You are here:
Publication details
Web corpora for under-resourced languages
| Authors | |
|---|---|
| Year of publication | 2023 |
| Type | Article in Proceedings |
| Conference | Corpus Linguistics (CL2023), 2023 |
| MU Faculty or unit | |
| Citation | |
| web | The Twelfth International Corpus Linguistics Conference 2023 - Book of Abstracts |
| Keywords | under-resourced languages; web corpora; lexicography |
| Description | Abstract. Text corpora provide essential information for studying natural language phenomena, language learning, lexicography and for building language models. In the case of under-resourced languages, one has to make extra effort to find as many texts as possible to build corpora large enough for intended purposes. In this paper, we share our experience with compilation of corpora from the web in 25 under-resourced languages. Challenges we had to face in the process and opportunities of providing resources in languages that have recently increased in demand are discussed.

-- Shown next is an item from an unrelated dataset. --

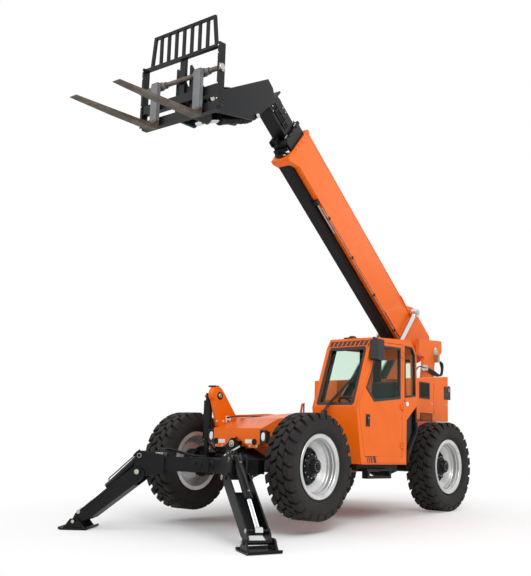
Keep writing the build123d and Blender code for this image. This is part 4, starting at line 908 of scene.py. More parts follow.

Since 2017, we have crawled top level domains of countries where under-resourced languages are spoken. To compile a corpus, text was extracted from web pages, then boilerplate, duplicates and non-text were removed. As for European languages, we have e.g. over 140 million Irish tokens, 500 million Albanian tokens and 90 million Maltese tokens. Another set of corpora in Asian languages was built for a lexicography project to deliver 45,000 headword dictionaries based on 120 million Lao tokens and 230 million Tagalog tokens (and other collections). In that work, we found how many tokens is enough for a mid-sized bilingual dictionary. We have also experimented with African languages native to Ethiopia and Nigeria, getting e.g. over 30 million Amharic tokens. Although we have to deal with issues of languages less represented on the web such as a low genre and topic variety of sources and the fact that smartphones arguably lead to communication through visual media rather than text in some countries, building corpora in under-resourced languages provide many opportunities: There is no language research without a corpus. Language data is necessary for smartphone applications such as predictive writing. Finally, a modern dictionary enables the preservation of endangered languages and standardisation of languages spoken but not much used for written communication. |